▶ _What the task requires_: Only the lines from the first one through the line with "import Module from" should be printed, exactly as they appear.

start Material for this task

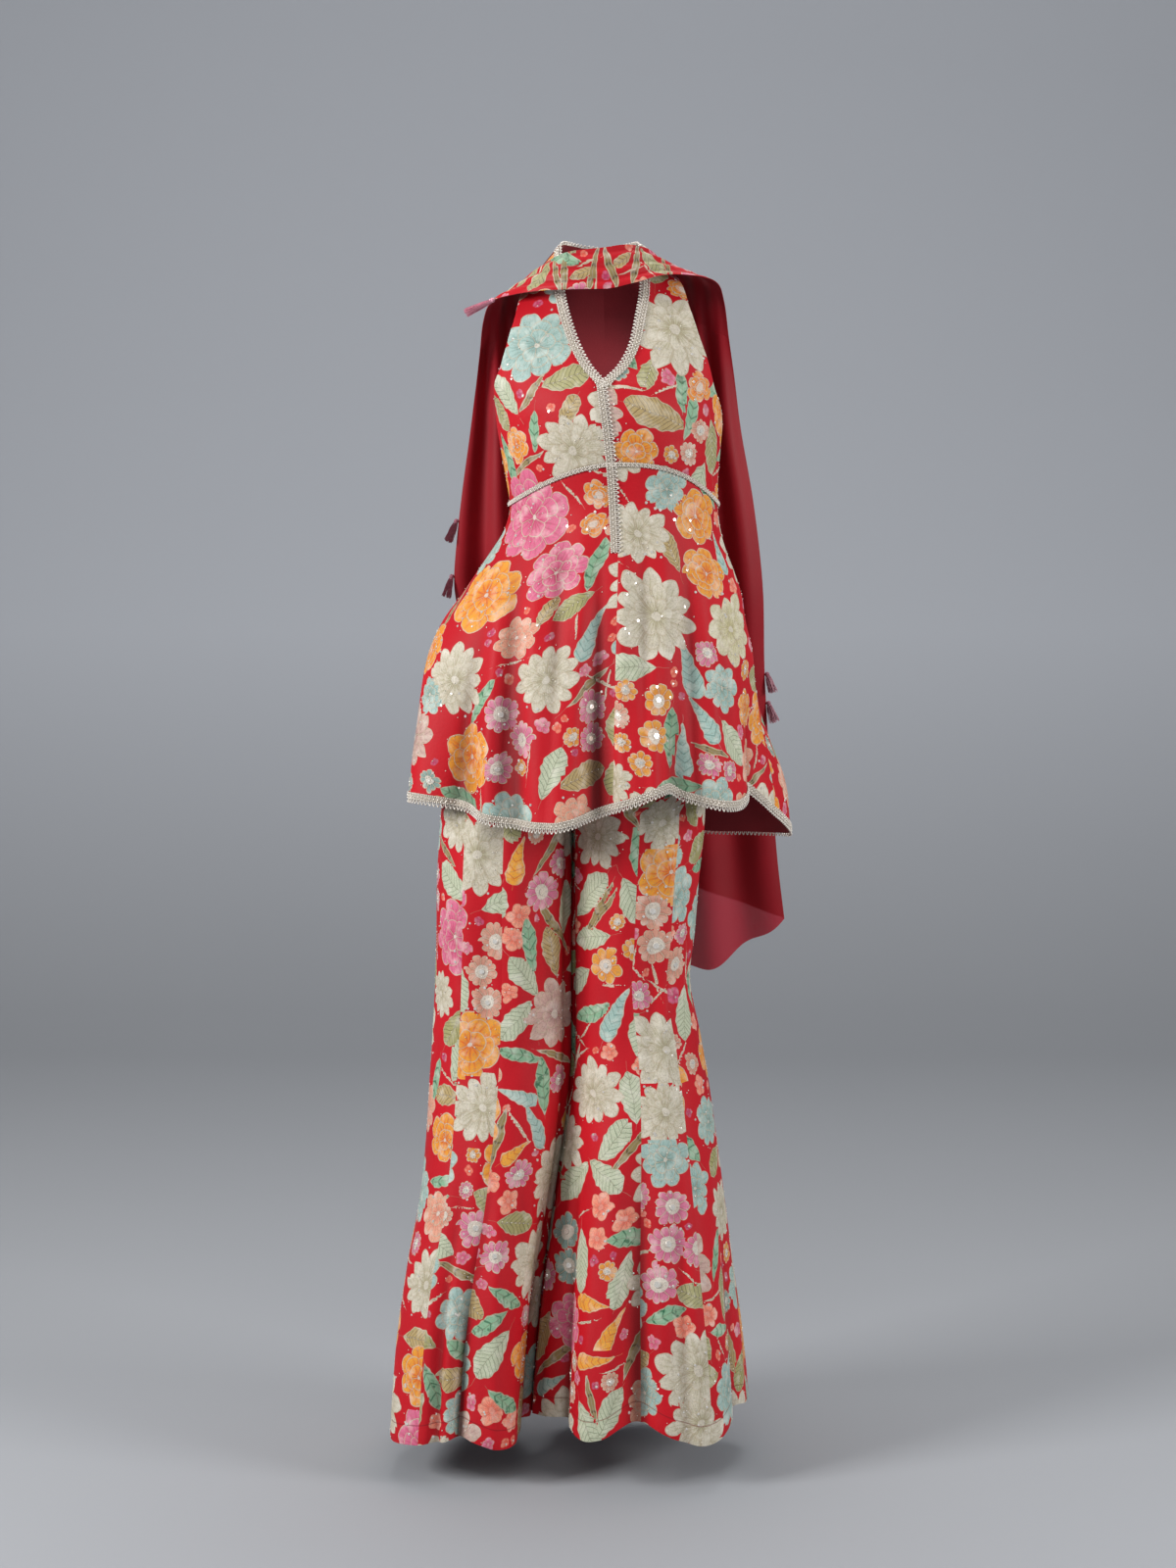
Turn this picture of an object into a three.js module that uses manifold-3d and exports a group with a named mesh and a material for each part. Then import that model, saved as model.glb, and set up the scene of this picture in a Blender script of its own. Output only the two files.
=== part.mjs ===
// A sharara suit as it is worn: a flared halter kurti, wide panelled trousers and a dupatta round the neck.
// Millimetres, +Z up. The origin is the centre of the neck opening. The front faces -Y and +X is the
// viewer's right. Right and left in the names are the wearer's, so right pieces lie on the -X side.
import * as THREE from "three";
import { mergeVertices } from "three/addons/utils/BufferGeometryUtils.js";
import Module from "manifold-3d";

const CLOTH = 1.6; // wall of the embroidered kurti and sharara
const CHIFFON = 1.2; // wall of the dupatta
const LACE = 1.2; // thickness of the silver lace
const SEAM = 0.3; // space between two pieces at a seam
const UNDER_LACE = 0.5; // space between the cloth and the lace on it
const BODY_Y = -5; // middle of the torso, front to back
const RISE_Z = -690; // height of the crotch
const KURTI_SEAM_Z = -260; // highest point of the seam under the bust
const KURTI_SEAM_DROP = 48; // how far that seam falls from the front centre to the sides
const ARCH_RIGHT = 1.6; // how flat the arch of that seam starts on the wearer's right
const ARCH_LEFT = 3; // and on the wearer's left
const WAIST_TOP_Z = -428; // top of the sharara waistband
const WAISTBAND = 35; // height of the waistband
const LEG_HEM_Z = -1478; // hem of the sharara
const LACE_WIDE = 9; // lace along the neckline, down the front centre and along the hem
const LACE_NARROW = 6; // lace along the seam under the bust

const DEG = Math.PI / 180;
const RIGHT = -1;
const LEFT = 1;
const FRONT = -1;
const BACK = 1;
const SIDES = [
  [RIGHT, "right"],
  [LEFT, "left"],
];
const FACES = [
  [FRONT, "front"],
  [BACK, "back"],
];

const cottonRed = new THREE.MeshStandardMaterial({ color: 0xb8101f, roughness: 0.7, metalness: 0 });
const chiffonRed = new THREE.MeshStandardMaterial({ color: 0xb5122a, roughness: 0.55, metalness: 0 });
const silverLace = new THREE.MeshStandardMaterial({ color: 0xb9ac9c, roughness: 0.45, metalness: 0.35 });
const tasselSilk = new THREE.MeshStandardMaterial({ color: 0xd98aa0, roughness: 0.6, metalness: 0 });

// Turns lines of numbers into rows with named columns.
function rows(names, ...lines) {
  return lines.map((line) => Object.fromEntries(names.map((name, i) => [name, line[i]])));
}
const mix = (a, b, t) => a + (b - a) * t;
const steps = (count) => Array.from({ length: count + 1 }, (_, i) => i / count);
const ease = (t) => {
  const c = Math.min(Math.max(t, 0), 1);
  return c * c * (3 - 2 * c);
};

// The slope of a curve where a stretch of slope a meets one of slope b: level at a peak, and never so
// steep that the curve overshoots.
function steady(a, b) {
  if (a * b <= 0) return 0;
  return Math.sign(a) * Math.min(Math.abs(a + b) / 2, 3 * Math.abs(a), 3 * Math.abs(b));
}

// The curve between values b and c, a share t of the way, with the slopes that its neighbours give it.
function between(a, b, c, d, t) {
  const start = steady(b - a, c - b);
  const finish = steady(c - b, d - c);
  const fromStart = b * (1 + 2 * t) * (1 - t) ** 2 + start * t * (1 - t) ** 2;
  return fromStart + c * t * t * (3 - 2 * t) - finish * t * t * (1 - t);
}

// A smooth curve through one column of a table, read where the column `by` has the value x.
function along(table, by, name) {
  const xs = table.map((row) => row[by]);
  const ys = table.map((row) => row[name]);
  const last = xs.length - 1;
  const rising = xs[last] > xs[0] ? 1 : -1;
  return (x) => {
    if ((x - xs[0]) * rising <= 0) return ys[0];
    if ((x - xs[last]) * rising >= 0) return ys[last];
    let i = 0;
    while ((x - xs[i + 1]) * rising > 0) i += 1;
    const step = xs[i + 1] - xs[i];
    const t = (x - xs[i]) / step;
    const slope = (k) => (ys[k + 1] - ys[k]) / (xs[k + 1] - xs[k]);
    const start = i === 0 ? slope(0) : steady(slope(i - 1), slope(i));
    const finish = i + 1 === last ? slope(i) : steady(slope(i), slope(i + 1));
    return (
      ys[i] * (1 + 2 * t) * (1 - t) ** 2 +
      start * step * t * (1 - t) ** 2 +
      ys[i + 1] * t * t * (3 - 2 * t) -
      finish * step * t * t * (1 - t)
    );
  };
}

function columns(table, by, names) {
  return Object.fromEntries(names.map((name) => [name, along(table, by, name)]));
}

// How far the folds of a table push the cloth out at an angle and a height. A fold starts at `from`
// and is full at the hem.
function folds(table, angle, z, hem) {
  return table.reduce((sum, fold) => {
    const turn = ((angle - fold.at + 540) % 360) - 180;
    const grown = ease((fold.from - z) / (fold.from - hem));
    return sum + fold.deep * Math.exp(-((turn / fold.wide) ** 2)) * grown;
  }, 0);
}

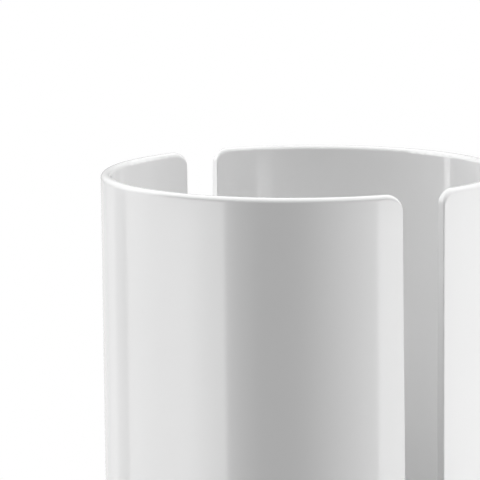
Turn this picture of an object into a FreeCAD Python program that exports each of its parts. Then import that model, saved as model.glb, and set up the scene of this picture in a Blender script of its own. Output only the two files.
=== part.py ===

end Material for this task

▶ _Exercise answer_:
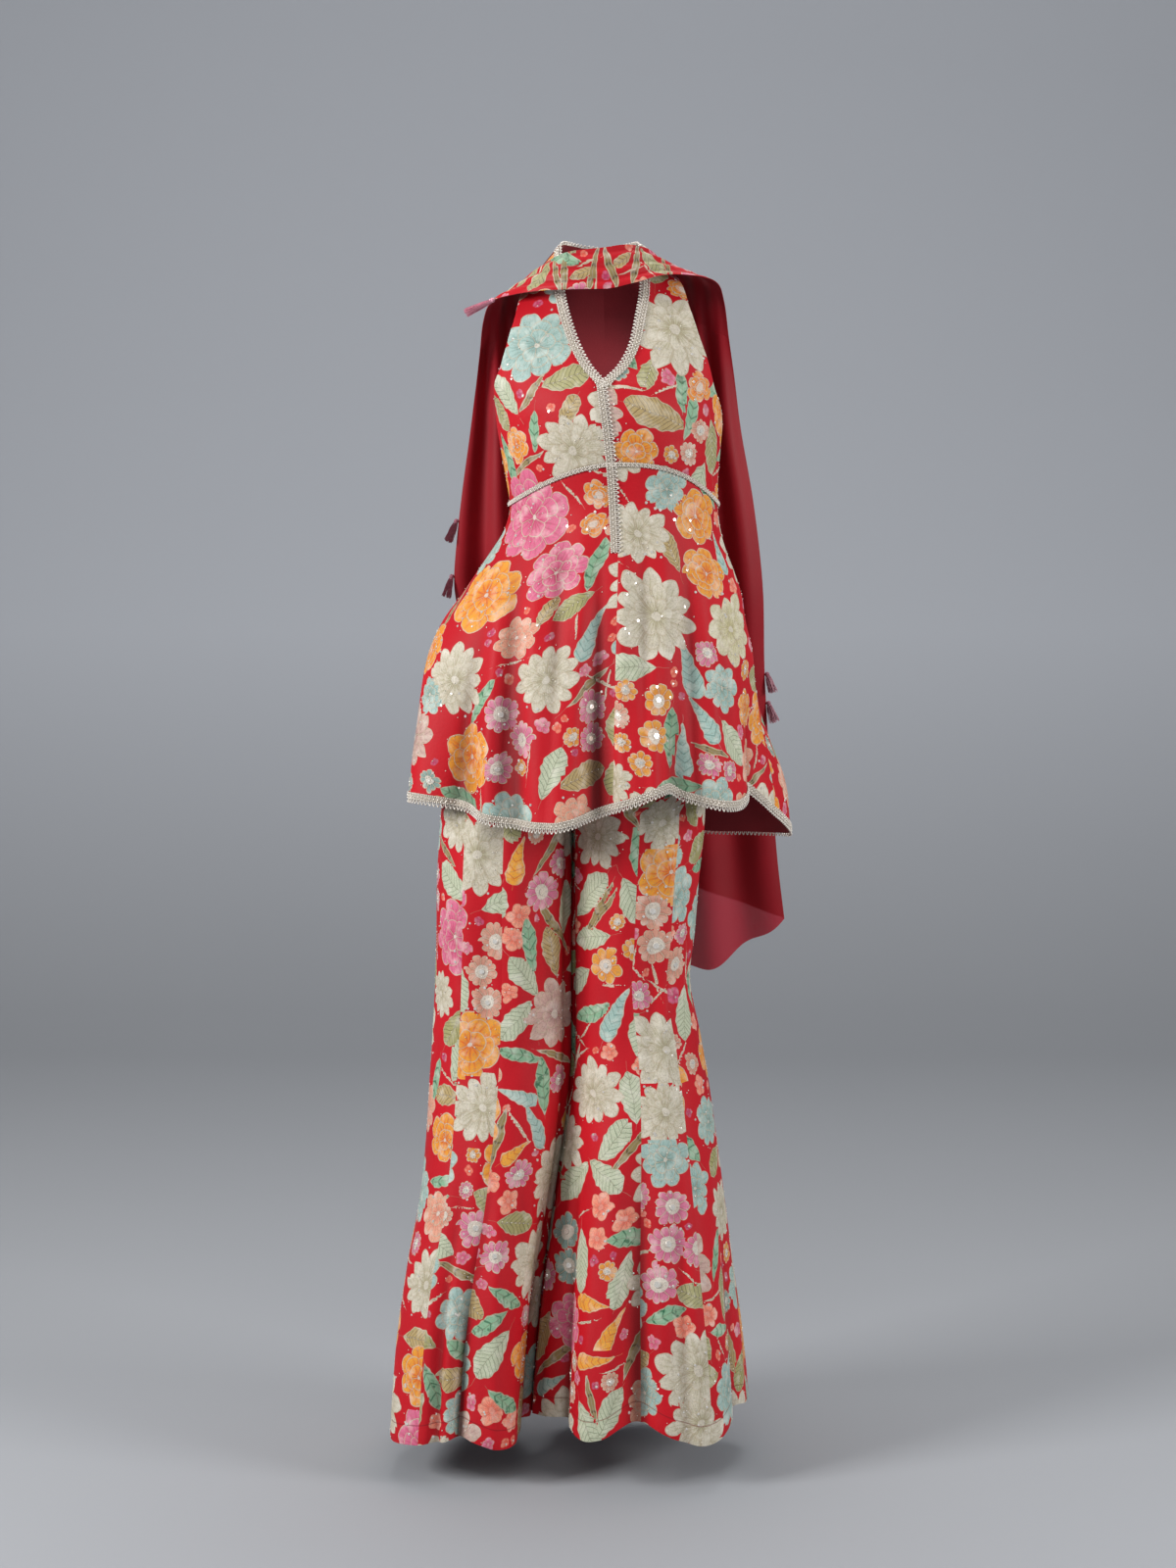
Turn this picture of an object into a three.js module that uses manifold-3d and exports a group with a named mesh and a material for each part. Then import that model, saved as model.glb, and set up the scene of this picture in a Blender script of its own. Output only the two files.
=== part.mjs ===
// A sharara suit as it is worn: a flared halter kurti, wide panelled trousers and a dupatta round the neck.
// Millimetres, +Z up. The origin is the centre of the neck opening. The front faces -Y and +X is the
// viewer's right. Right and left in the names are the wearer's, so right pieces lie on the -X side.
import * as THREE from "three";
import { mergeVertices } from "three/addons/utils/BufferGeometryUtils.js";
import Module from "manifold-3d";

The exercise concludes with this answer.